PAB 1394 - The Patent Appeal Board rejected the “Home Health Point-Of-Care and Administration System” disclosed in Canadian Patent Application No. 2,579,081 for being obvious to a person skilled in the art.
2016 FC 435 - In this industrial design case, the FC commented that the more crowded the field, the smaller the degree of difference required to evade the protection afforded by existing registrations.
2016 FCA 119 - The FCA dismissed the appeal, which alleged that Canadian Patent No. 2,226,784 was invalid on the basis of obviousness-type double-patenting and for lack of utility due to no sound prediction. As a result, the ‘784 patent was upheld.
PAB 1408 - The Canadian version of one of the computer-implemented financial services patent applications from the famous U.S. case on software patent eligibility, Alice Corp v CLS Bank International, 573 U.S. __, 134 S. Ct. 2347 (2014), was rejected for lack of patentable subject matter.
PAB 1407 - The PAB rejected the computer-implemented data analytics patent application of Canadian Patent Application No. 2,798,566, entitled “Identified Customer Reporting”, for lack of statutory subject matter, since no physical feature – no computing device – was found to be essential to the claims.

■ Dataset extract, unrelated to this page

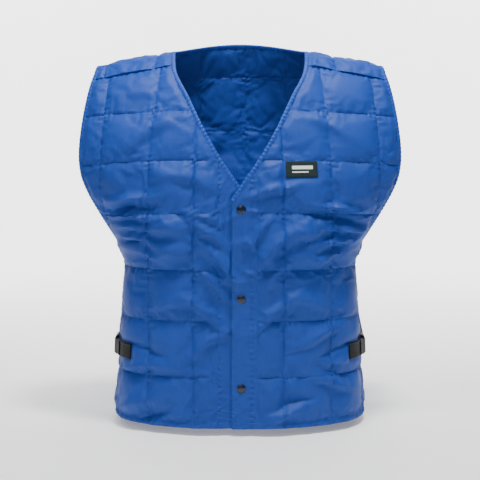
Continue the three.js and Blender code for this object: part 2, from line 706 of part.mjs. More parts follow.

In Re Smith, (Fed. Cir. 2015-1664) - A patent application for a variation on the blackjack game was rejected as unpatentable after the CAFC applied the two-step test for patentable subject matter from Mayo and Alice.
2016 FC 883 - The Federal Court followed the longstanding rule against the use of patent prosecution file history in interpreting the claims of a patent, but made a strong case for why the patent prosecution file history is worth considering, as is common practice in the U.S.